───── Records for this exercise ─────

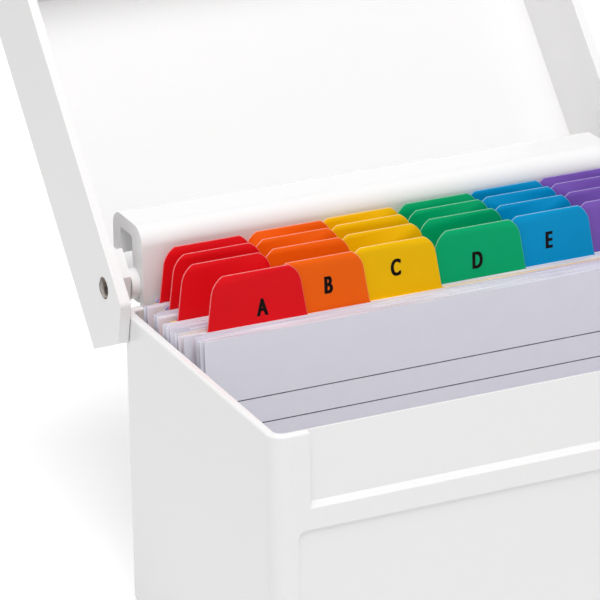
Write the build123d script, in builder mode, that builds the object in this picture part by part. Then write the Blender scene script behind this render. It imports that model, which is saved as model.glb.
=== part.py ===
from build123d import *
from math import radians, sin, cos
import os

# Index card file box with a hinged lid, 24 tabbed dividers and plain cards.
# Millimetres. +X to the right, +Y to the back, +Z up. The origin is the centre
# of the box's flat underside. The lid is open, leaning back on its hinge.

# ---- box ----
BOX_WIDTH = 137.2
BOX_DEPTH = 85.9
BOX_HEIGHT = 75.5
WALL = 2.3
FLOOR = 2.0
CORNER_RADIUS = 4.0
FOOT_RADIUS = 2.0
RIM_RADIUS = 0.7

# ---- front face: finger recess under the rim, raised band, lower panel ----
PILLAR = 9.0
RECESS_HEIGHT = 18.4
RECESS_DEPTH = 1.3
BAND_HEIGHT = 5.0
PANEL_DEPTH = 0.5
PANEL_MARGIN = 2.0
PANEL_FOOT = 7.0

# ---- hinge rail along the back, a channel open below and at both ends ----
RAIL_INSET = 5.1
RAIL_DEPTH = 18.0
RAIL_RISE = 19.4
RAIL_LEG = 10.1
RAIL_RADIUS = 4.5
END_THICKNESS = 4.0
END_FRONT_LEG = 6.2
END_BACK_LEG = 4.5
END_TOP = 3.4
END_RADIUS = 1.0
PIN_BOSS_RADIUS = 3.8
PIN_BOSS_REACH = 2.1

# ---- hinge pins ----
PIN_RADIUS = 2.6
PIN_SETBACK = 2.9
PIN_ABOVE_RIM = 4.6
PIN_CLEARANCE = 0.05
PIN_DOME = 1.2
PIN_PROUD = 0.5

# ---- lid, given in its own frame: s runs away from the pin along the plate,
# n runs from the pin towards the open side of the tray ----
LID_OPEN_ANGLE = 131.8
LID_WALL = 2.3
LID_GAP = 0.2
EAR_THICKNESS = 2.65
PLATE_DISTANCE = 16.6
PLATE_START = 7.4
SKIRT_BELOW_PIN = 7.2
FRONT_GAP = 1.25
FRONT_RAKE = 7.85
EAR_SHOULDER = 7.5
EAR_BACK = 8.2
EAR_TIP = 13.7
EAR_TIP_DEPTH = 1.6
EAR_NOSE = 7.6
BOSS_THICKNESS = 3.0
BOSS_SIDE = 4.0
STOP_REACH = 5.2
STOP_DEPTH = 1.0
LID_EDGE_RADIUS = 1.2
REST_GAP = 0.1
EAR_NOSE_RADIUS = 1.6

# ---- cards and dividers, with places given forwards from the box's back face ----
CARD_CLEARANCE = 2.8
CARD_HEIGHT = 75.6
LEAN = 2.8
FRONT_PACK_PLACE = 35.1
SHEET_THICKNESS = 0.35
SHEET_GAP = 0.08
THINNEST_PACK = 0.2
LAST_PACK = 0.75
PACK_OVERHANG = 0.6
FLOOR_GAP = 0.05
TAB_HEIGHT = 13.5
TAB_TOP_WIDTH = 21.2
TAB_BASE_WIDTH = 25.6
TAB_SHOULDER_RADIUS = 5.9
TAB_TRIM = 0.7
TAB_FOOT_RADIUS = 1.2
SHEET_CORNER = 0.8
TAB_MARGIN = 2.45
TAB_OFFSET = 0.5
TABS_PER_ROW = 6
ROW_PLACE = (29.2, 19.0, 12.1, 6.6)
ROW_STEP = (1.1, 0.62, 0.6, 0.5)
SIDE_GAP = 0.2
SIDE_SHIFT = (
    (1.4, -1.3, -1.2, 2.6, 2.6, 2.6),
    (-1.6, -0.1, 0.1, 2.6, 2.6, 2.6),
    (-0.8, 0.4, 0.5, 2.6, 2.6, 2.5),
    (-0.9, 1.0, 0.5, 2.3, 2.0, 2.0),
)

# ---- worked out from the sizes above ----
half_width = BOX_WIDTH / 2
front_y = -BOX_DEPTH / 2
back_y = BOX_DEPTH / 2
rail_front = back_y - WALL
rail_back = rail_front + RAIL_DEPTH
rail_top = BOX_HEIGHT + RAIL_RISE
pin_y = back_y + PIN_SETBACK
pin_z = BOX_HEIGHT + PIN_ABOVE_RIM
ear_inner_x = half_width + LID_GAP
lid_outer_x = ear_inner_x + EAR_THICKNESS
lid_inner_x = lid_outer_x - LID_WALL
plate_outer = PLATE_DISTANCE + LID_WALL
front_inner = pin_y - front_y + FRONT_GAP
tilt = radians(LID_OPEN_ANGLE - 90)
lean = radians(LEAN)
rail_width = BOX_WIDTH - 2 * RAIL_INSET
card_width = BOX_WIDTH - 2 * WALL - 2 * CARD_CLEARANCE
play = CARD_CLEARANCE - SIDE_GAP
front_pack_y = BOX_DEPTH - FRONT_PACK_PLACE
tab_pitch = (card_width - 2 * TAB_MARGIN - TAB_BASE_WIDTH) / (TABS_PER_ROW - 1)

os.makedirs("parts", exist_ok=True)


def finish(part, name):
    """Label a piece and write it under its own name."""
    part.label = name
    export_step(part, f"parts/{name}.step")


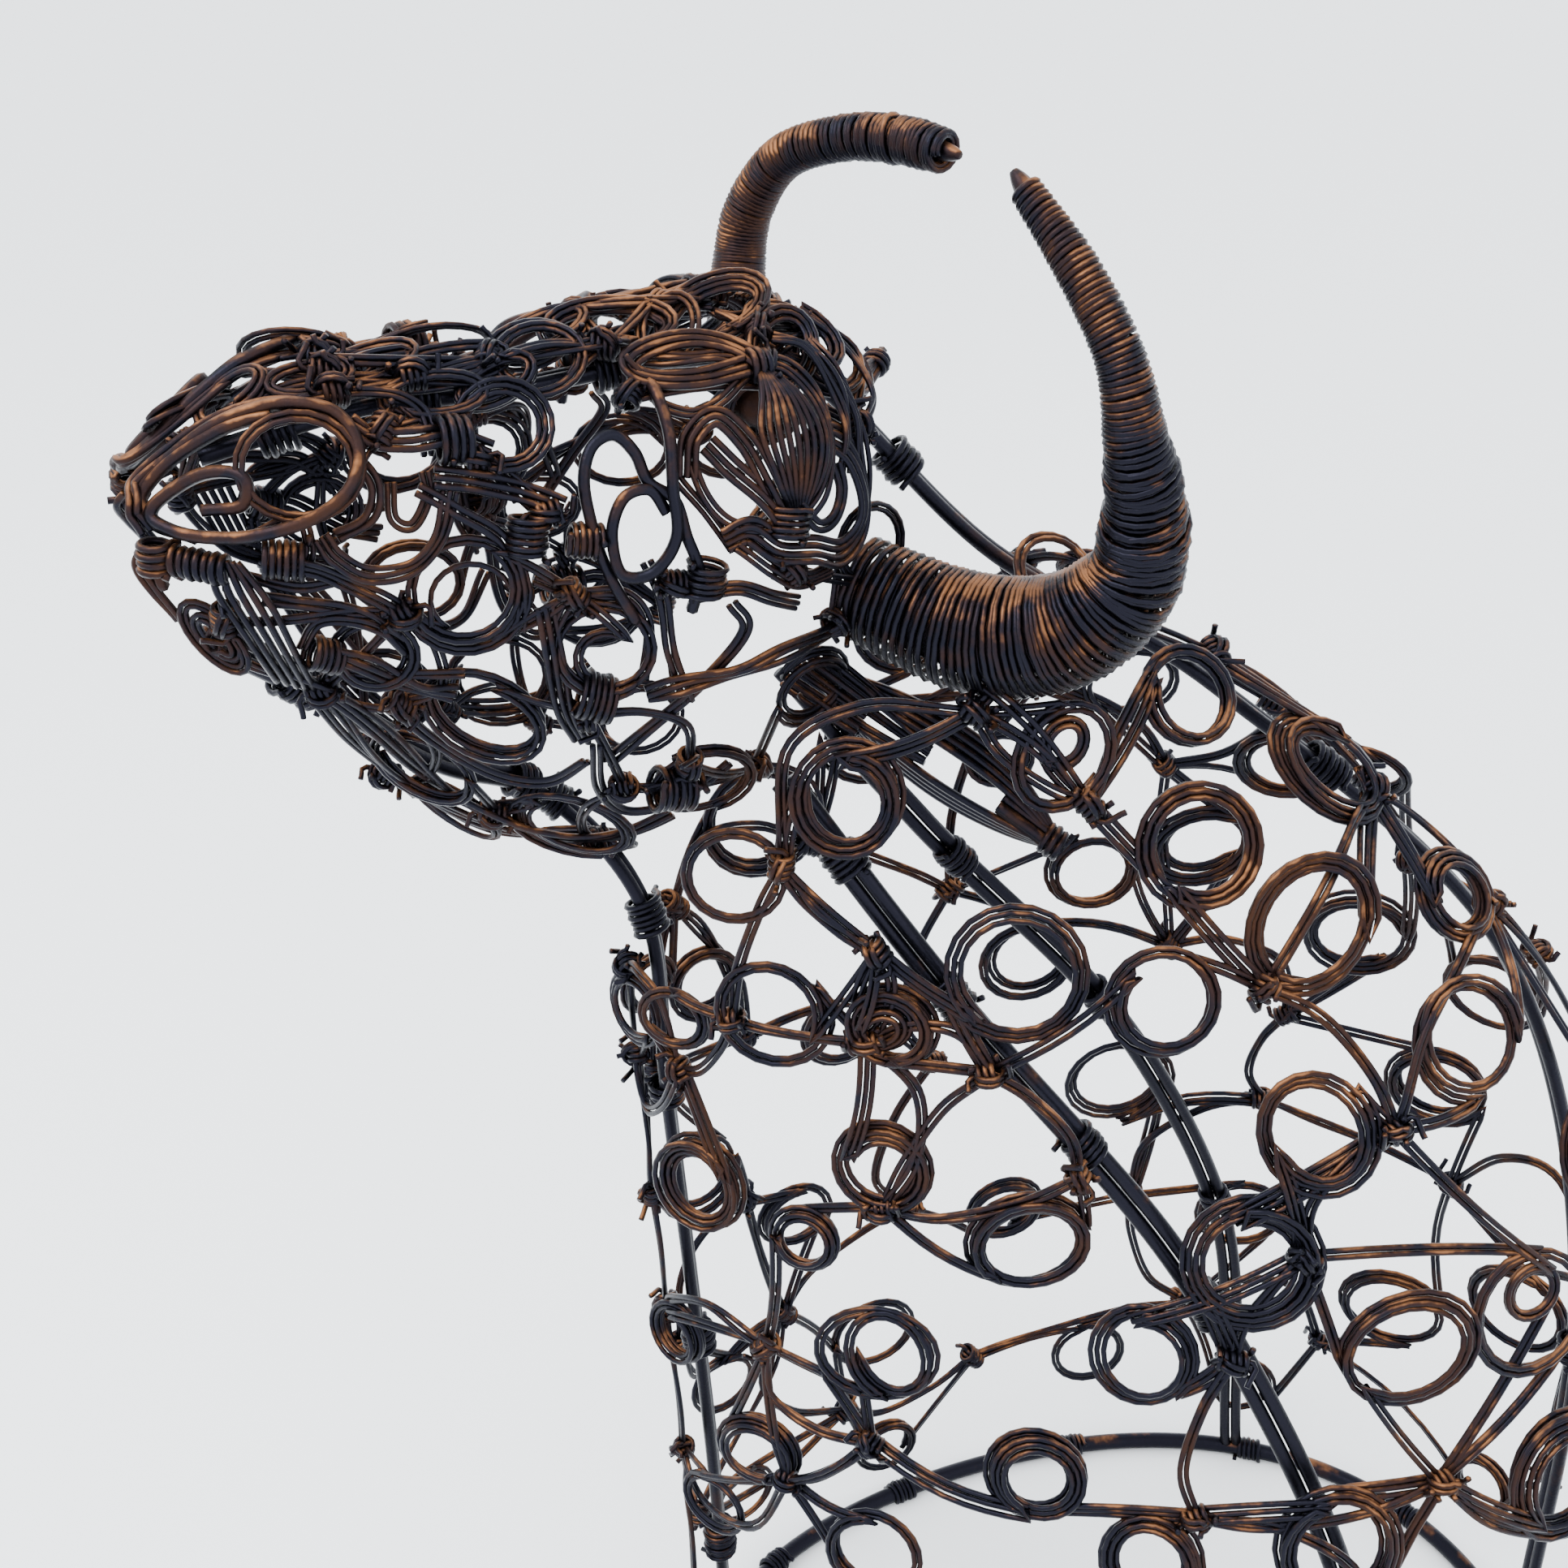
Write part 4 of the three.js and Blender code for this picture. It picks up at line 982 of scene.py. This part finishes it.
class WIREBULL_OT_stage(bpy.types.Operator):
    """The floor, the lights and the camera"""
    bl_idname = "wire_bull.stage"
    bl_label = "Stage"

    def execute(self, context):
        scene = context.scene
        target = np.array((0.0, -40.0, 277.0)) * MM + SHIFT
        elevation = math.radians(25)
        back = np.array((math.cos(elevation), 0.0, math.sin(elevation)))
        lens = bpy.data.cameras.new("camera")
        lens.angle = math.radians(45)
        lens.clip_start = 0.01
        camera = bpy.data.objects.new("camera", lens)
        camera.location = target + back * 0.430
        camera.rotation_euler = (math.radians(90 - 25), 0, math.radians(90))
        scene.collection.objects.link(camera)
        scene.camera = camera
        floor = bpy.data.meshes.new("floor")
        reach = 40.0
        floor.from_pydata(
            [(-reach, -reach, 0), (reach, -reach, 0), (reach, reach, 0), (-reach, reach, 0)], [],
            [(0, 1, 2, 3)])
        ground = bpy.data.objects.new("floor", floor)
        scene.collection.objects.link(ground)
        matte = bpy.data.materials.new("floor_paint")
        matte.use_nodes = True
        paint = matte.node_tree.nodes["Principled BSDF"]
        paint.inputs["Base Color"].default_value = tuple(settings().floor)
        paint.inputs["Roughness"].default_value = 0.9
        floor.materials.append(matte)
        world = bpy.data.worlds.new("studio")
        world.use_nodes = True
        sky = world.node_tree.nodes["Background"]
        sky.inputs["Color"].default_value = (0.93, 0.96, 1.0, 1)
        sky.inputs["Strength"].default_value = 3.0
        scene.world = world
        for name, place, size, power in (
                ("key", (0.5, -0.7, 1.5), 0.9, 26),
                ("fill", (1.2, 0.9, 0.9), 1.2, 6)):
            lamp = bpy.data.lights.new(name, "AREA")
            lamp.size = size
            lamp.energy = power
            light = bpy.data.objects.new(name, lamp)
            light.location = place
            aim = np.array((0.0, 0.0, 0.25)) - np.array(place)
            flat = math.hypot(aim[0], aim[1])
            light.rotation_euler = (math.atan2(flat, -aim[2]), 0, math.atan2(aim[1], aim[0]) - math.pi / 2)
            scene.collection.objects.link(light)
        return {"FINISHED"}


class WIREBULL_PT_panel(bpy.types.Panel):
    bl_label = "Wire Bull"
    bl_idname = "WIREBULL_PT_panel"
    bl_space_type = "VIEW_3D"
    bl_region_type = "UI"
    bl_category = "Wire Bull"

    def draw(self, context):
        sizes = settings()
        for name in sizes.bl_rna.properties.keys():
            if name not in ("rna_type", "name"):
                self.layout.prop(sizes, name)
        for step in STEPS:
            self.layout.operator(step.bl_idname)


STEPS = (
    WIREBULL_OT_stage, WIREBULL_OT_hoop, WIREBULL_OT_rods, WIREBULL_OT_neck, WIREBULL_OT_face,
    WIREBULL_OT_horns, WIREBULL_OT_ears,
)
CLASSES = (WireSettings, *STEPS, WIREBULL_PT_panel)


def register():
    for kind in CLASSES:
        bpy.utils.register_class(kind)
    bpy.types.Scene.wire_bull = bpy.props.PointerProperty(type=WireSettings)


def unregister():
    del bpy.types.Scene.wire_bull
    for kind in reversed(CLASSES):
        bpy.utils.unregister_class(kind)


def main():
    register()
    for step in STEPS:
        group, name = step.bl_idname.split(".")
        getattr(getattr(bpy.ops, group), name)()


if __name__ == "__main__":
    main()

─────

Prompt:
Repeat only the lines above, from the first line of the entries through the line that contains "PIN_PROUD = 0.5", including both ends.

Answer to the problem:
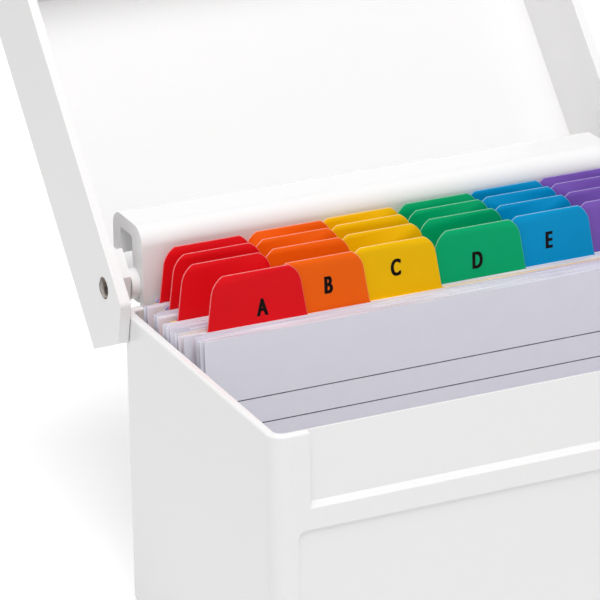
Write the build123d script, in builder mode, that builds the object in this picture part by part. Then write the Blender scene script behind this render. It imports that model, which is saved as model.glb.
=== part.py ===
from build123d import *
from math import radians, sin, cos
import os

# Index card file box with a hinged lid, 24 tabbed dividers and plain cards.
# Millimetres. +X to the right, +Y to the back, +Z up. The origin is the centre
# of the box's flat underside. The lid is open, leaning back on its hinge.

# ---- box ----
BOX_WIDTH = 137.2
BOX_DEPTH = 85.9
BOX_HEIGHT = 75.5
WALL = 2.3
FLOOR = 2.0
CORNER_RADIUS = 4.0
FOOT_RADIUS = 2.0
RIM_RADIUS = 0.7

# ---- front face: finger recess under the rim, raised band, lower panel ----
PILLAR = 9.0
RECESS_HEIGHT = 18.4
RECESS_DEPTH = 1.3
BAND_HEIGHT = 5.0
PANEL_DEPTH = 0.5
PANEL_MARGIN = 2.0
PANEL_FOOT = 7.0

# ---- hinge rail along the back, a channel open below and at both ends ----
RAIL_INSET = 5.1
RAIL_DEPTH = 18.0
RAIL_RISE = 19.4
RAIL_LEG = 10.1
RAIL_RADIUS = 4.5
END_THICKNESS = 4.0
END_FRONT_LEG = 6.2
END_BACK_LEG = 4.5
END_TOP = 3.4
END_RADIUS = 1.0
PIN_BOSS_RADIUS = 3.8
PIN_BOSS_REACH = 2.1

# ---- hinge pins ----
PIN_RADIUS = 2.6
PIN_SETBACK = 2.9
PIN_ABOVE_RIM = 4.6
PIN_CLEARANCE = 0.05
PIN_DOME = 1.2
PIN_PROUD = 0.5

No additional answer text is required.